Résultat net : rien n’a été fait. Comme le disait à la presse Zouheir Ech-Chetouani fondateur de l’ONG ni proxo, ni macho, "il faut rééquilibrer les choses et avoir une certaine justice sociale qui ne soit pas seulement dans les mots mais dans les actes".

Pour faire face aux puissants facteurs de blocage que sont la peur et l’ignorance, Initiatives et Changement a organisé depuis plusieurs années des rencontres entre représentants de la communauté immigrée et français de souche. Surprise ! Le dialogue est une valeur partagée par tous, y compris par la communauté musulmane. « Le dialogue n’est pas un simple instrument mais un état d’esprit », affirmait ainsi le professeur Jaballah, théologien musulman, lors d’une réunion en 2004. « Le Coran appelle tous les croyants à établir le dialogue entre eux.

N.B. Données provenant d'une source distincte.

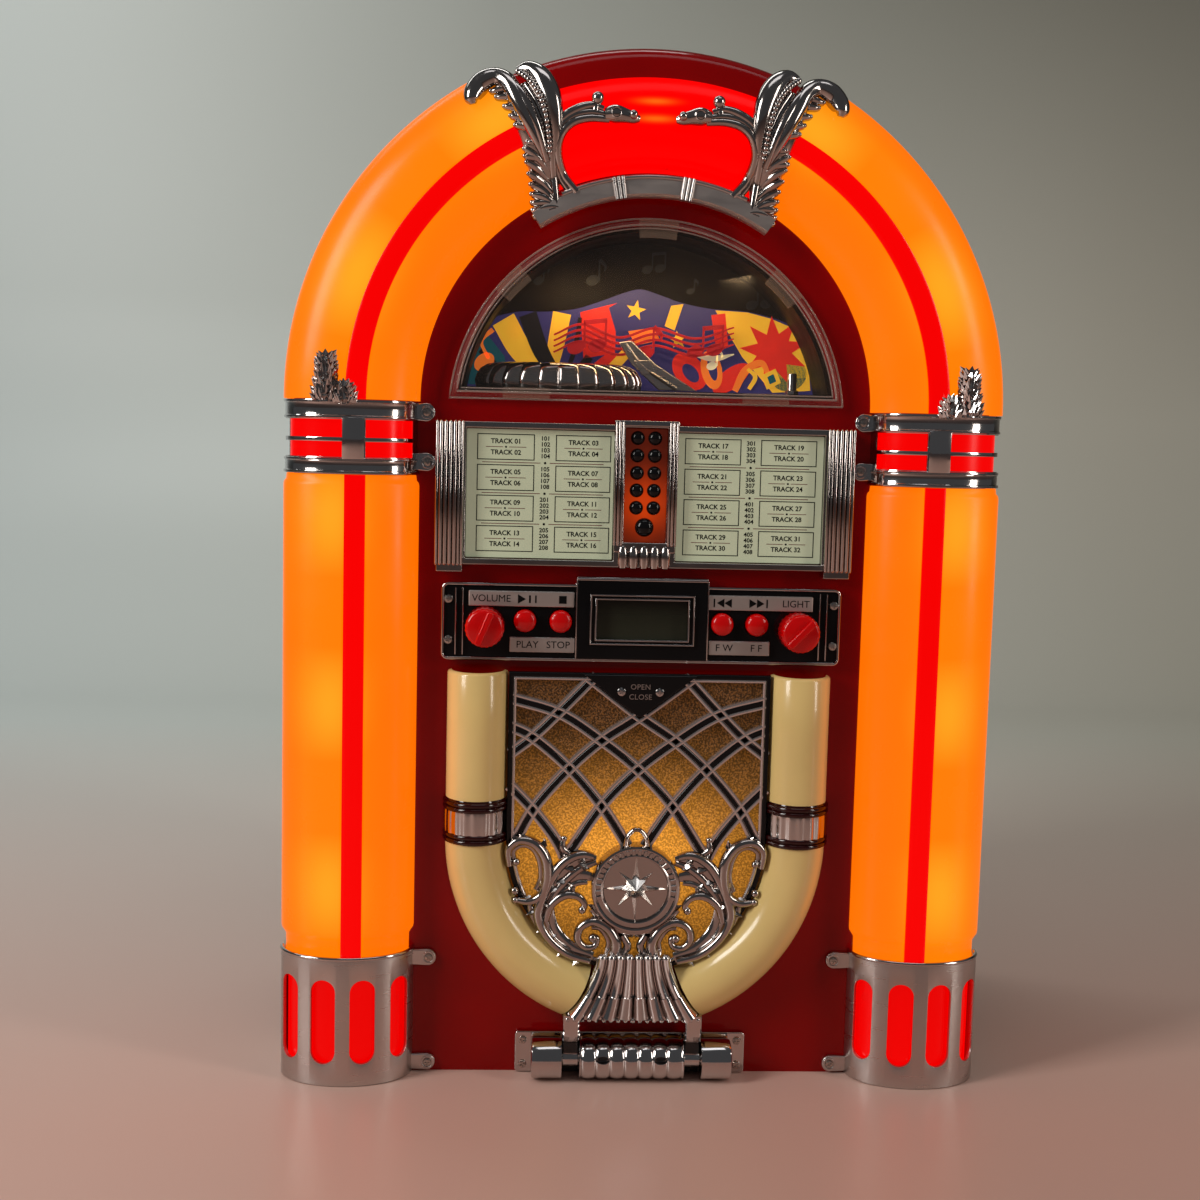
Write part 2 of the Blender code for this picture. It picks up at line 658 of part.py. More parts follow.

C’est un devoir sacré. Il implique pour chacun une connaissance profonde de sa religion mais aussi des réalités qui marquent l’actualité. » Etant donné les difficulté que vivent les immigrés, un participant musulman à ce débat qualifiait même sa génération de "détruite". Seule la volonté de s’intégrer, de donner le meilleur de soi-même et de s’imposer par ses qualités triomphera de ces difficultés, concluait-il.

Ne gaspillons pas ces bonnes volontés, et mettons en œuvre sans délai les valeurs de respect, de dignité humaine, de solidarité et de dialogue qui sont au fronton de nos institutions, en alliant aux réalisations concrètes du plan d’actions gouvernemental un volet « valeurs ». La construction de la France de demain n’en sera que plus solide.